| Directions for this task |
Transcribe word for word only the span whose first line is the one with "for name, lines, folds, pad, sides, stations, lift" and whose last line is the one with "obj.matrix_world = world"; both of those lines belong to it.
++++ Provided data ++++
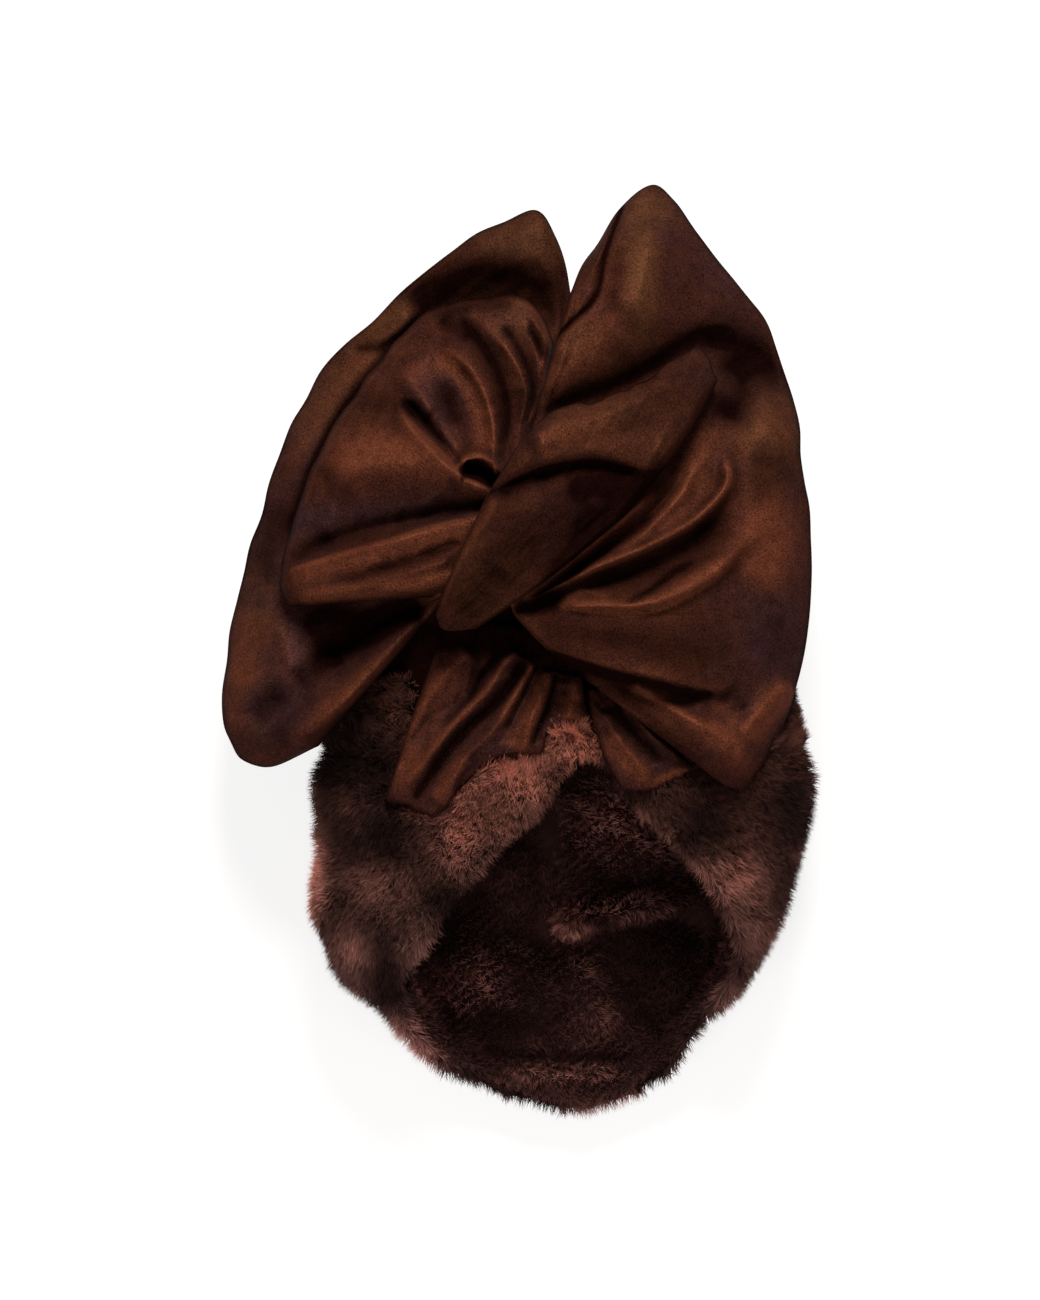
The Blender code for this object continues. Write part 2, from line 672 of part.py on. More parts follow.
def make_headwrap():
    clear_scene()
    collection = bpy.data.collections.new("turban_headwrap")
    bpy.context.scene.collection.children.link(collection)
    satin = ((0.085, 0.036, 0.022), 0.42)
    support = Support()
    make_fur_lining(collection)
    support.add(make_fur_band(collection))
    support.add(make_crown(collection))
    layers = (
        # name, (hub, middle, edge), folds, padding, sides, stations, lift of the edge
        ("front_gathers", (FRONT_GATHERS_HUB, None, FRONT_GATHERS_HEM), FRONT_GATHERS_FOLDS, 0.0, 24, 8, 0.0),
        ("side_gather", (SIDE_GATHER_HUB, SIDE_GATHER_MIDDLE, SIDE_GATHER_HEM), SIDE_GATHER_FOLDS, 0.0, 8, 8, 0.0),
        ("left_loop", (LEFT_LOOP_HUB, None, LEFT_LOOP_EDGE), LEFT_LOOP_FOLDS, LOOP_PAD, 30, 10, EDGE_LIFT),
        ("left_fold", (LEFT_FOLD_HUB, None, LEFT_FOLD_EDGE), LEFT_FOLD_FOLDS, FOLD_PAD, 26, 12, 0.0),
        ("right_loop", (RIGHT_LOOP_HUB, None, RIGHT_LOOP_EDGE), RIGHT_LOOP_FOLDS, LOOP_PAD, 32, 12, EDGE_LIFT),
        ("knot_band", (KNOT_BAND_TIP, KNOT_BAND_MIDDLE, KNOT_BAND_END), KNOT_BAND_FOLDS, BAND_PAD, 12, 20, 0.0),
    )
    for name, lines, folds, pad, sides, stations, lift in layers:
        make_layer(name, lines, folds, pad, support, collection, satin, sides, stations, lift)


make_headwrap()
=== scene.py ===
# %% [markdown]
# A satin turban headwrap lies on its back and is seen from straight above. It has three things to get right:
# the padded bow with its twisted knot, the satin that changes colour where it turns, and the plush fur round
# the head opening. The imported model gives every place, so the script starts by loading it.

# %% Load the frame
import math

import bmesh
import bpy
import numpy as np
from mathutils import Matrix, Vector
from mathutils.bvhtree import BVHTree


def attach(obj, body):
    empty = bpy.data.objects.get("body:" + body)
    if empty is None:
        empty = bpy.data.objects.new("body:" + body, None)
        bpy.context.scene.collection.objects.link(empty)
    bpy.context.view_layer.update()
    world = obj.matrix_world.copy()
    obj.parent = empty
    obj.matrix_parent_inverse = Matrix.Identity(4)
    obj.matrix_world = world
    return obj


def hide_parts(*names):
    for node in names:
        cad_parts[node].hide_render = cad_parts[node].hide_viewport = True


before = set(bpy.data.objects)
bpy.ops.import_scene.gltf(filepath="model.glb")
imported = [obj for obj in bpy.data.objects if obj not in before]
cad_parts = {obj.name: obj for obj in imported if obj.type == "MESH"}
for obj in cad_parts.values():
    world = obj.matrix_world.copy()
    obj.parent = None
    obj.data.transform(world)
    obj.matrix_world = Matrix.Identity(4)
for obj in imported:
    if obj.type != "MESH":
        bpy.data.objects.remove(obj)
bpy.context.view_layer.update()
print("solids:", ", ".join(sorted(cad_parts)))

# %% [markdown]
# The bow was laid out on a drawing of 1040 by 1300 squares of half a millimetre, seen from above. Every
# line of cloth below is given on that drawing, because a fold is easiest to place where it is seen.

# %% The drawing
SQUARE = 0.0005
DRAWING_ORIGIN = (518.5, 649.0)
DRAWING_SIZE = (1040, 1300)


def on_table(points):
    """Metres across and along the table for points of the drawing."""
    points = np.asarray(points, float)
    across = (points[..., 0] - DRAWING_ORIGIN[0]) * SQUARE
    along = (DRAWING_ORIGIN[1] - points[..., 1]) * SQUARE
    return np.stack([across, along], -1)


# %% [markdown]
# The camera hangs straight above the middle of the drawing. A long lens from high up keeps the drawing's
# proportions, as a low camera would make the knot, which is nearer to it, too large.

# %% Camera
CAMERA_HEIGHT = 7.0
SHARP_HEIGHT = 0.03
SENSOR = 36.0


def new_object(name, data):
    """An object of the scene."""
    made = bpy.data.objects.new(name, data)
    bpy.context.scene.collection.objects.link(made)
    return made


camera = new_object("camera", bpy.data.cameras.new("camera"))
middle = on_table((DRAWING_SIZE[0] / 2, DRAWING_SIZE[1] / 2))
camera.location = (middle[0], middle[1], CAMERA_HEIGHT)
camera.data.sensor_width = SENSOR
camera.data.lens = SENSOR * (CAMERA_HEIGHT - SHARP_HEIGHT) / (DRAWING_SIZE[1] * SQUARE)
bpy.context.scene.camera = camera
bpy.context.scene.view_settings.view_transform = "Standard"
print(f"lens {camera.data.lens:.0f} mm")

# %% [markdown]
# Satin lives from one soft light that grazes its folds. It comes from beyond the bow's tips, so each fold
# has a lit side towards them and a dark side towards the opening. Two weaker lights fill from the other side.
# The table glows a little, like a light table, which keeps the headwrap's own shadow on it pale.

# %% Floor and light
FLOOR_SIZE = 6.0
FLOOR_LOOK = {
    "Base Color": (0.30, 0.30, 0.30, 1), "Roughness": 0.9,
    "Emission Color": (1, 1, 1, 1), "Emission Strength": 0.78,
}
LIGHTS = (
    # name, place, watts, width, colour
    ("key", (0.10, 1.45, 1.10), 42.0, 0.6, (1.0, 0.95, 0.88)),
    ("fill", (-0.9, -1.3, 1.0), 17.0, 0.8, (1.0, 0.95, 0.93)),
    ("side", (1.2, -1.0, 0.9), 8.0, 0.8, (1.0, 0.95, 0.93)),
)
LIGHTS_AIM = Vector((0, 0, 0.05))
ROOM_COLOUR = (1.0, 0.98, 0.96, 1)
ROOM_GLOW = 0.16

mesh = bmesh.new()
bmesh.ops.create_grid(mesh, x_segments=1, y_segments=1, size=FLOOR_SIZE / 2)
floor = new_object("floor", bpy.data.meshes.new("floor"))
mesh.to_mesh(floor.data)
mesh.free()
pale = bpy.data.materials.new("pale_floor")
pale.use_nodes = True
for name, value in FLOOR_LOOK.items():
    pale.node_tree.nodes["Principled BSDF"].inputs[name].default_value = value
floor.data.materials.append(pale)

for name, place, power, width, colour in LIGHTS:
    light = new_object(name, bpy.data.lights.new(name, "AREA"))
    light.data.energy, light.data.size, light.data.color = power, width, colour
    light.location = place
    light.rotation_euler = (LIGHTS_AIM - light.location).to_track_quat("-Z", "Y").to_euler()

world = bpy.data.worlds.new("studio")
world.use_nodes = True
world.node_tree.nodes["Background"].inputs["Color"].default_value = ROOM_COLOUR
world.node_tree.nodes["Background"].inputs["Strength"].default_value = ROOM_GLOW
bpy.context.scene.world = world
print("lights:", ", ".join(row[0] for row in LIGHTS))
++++
++++ Provided data ++++
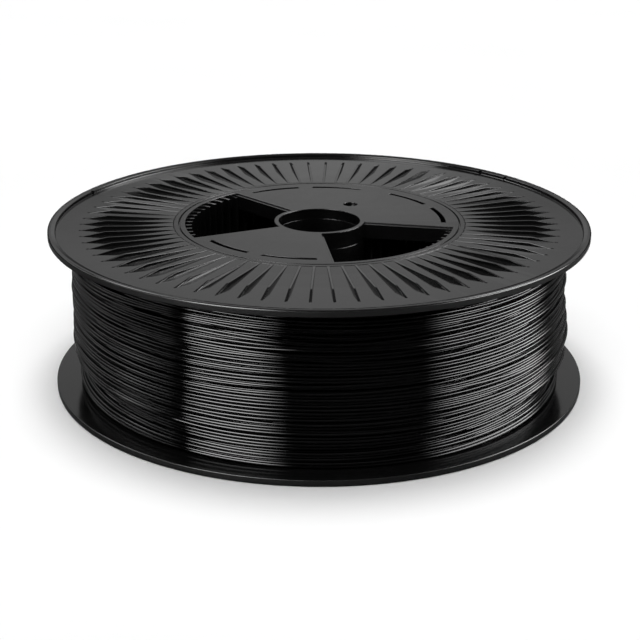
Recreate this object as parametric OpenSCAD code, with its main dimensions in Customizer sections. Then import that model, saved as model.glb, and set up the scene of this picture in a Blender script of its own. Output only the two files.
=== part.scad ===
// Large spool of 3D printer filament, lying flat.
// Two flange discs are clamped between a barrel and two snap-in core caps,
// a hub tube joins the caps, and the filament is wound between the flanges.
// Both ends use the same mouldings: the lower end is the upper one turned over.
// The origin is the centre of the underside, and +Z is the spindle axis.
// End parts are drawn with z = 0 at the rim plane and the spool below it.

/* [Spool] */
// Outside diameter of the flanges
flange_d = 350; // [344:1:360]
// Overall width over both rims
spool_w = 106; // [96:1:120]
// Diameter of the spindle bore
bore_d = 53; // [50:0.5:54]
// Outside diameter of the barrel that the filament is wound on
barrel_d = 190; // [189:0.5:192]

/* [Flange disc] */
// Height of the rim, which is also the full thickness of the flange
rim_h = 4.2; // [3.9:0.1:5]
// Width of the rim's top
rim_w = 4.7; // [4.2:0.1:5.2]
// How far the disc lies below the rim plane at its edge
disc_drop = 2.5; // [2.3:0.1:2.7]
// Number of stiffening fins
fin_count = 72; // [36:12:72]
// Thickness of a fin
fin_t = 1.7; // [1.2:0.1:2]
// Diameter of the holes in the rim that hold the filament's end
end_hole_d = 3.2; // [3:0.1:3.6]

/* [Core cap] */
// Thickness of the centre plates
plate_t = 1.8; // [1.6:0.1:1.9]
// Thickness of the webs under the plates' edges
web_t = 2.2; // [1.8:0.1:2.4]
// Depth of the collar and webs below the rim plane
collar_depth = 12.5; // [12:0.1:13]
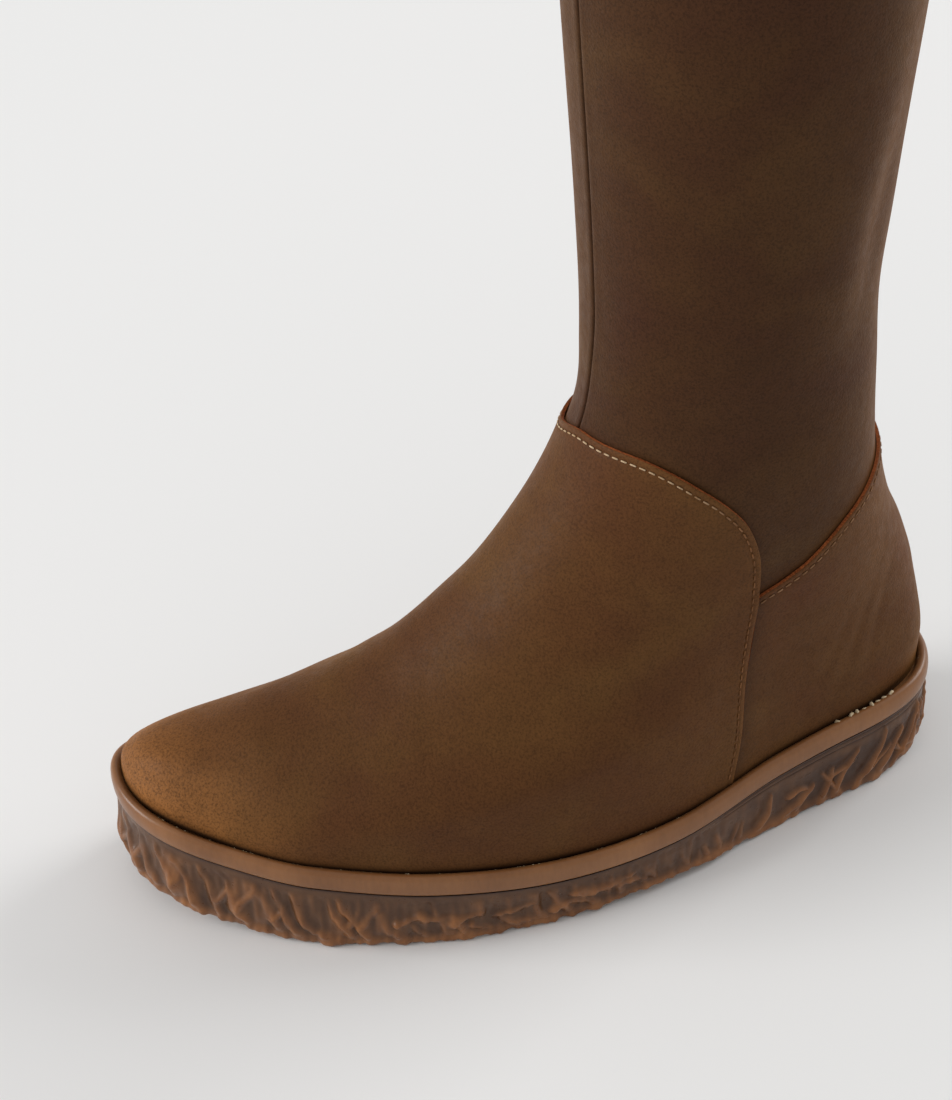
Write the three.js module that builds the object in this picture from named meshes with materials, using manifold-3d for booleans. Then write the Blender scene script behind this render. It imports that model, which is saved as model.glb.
++++
| Complete response |
    for name, lines, folds, pad, sides, stations, lift in layers:
        make_layer(name, lines, folds, pad, support, collection, satin, sides, stations, lift)


make_headwrap()
=== scene.py ===
# %% [markdown]
# A satin turban headwrap lies on its back and is seen from straight above. It has three things to get right:
# the padded bow with its twisted knot, the satin that changes colour where it turns, and the plush fur round
# the head opening. The imported model gives every place, so the script starts by loading it.

# %% Load the frame
import math

import bmesh
import bpy
import numpy as np
from mathutils import Matrix, Vector
from mathutils.bvhtree import BVHTree


def attach(obj, body):
    empty = bpy.data.objects.get("body:" + body)
    if empty is None:
        empty = bpy.data.objects.new("body:" + body, None)
        bpy.context.scene.collection.objects.link(empty)
    bpy.context.view_layer.update()
    world = obj.matrix_world.copy()
    obj.parent = empty
    obj.matrix_parent_inverse = Matrix.Identity(4)
    obj.matrix_world = world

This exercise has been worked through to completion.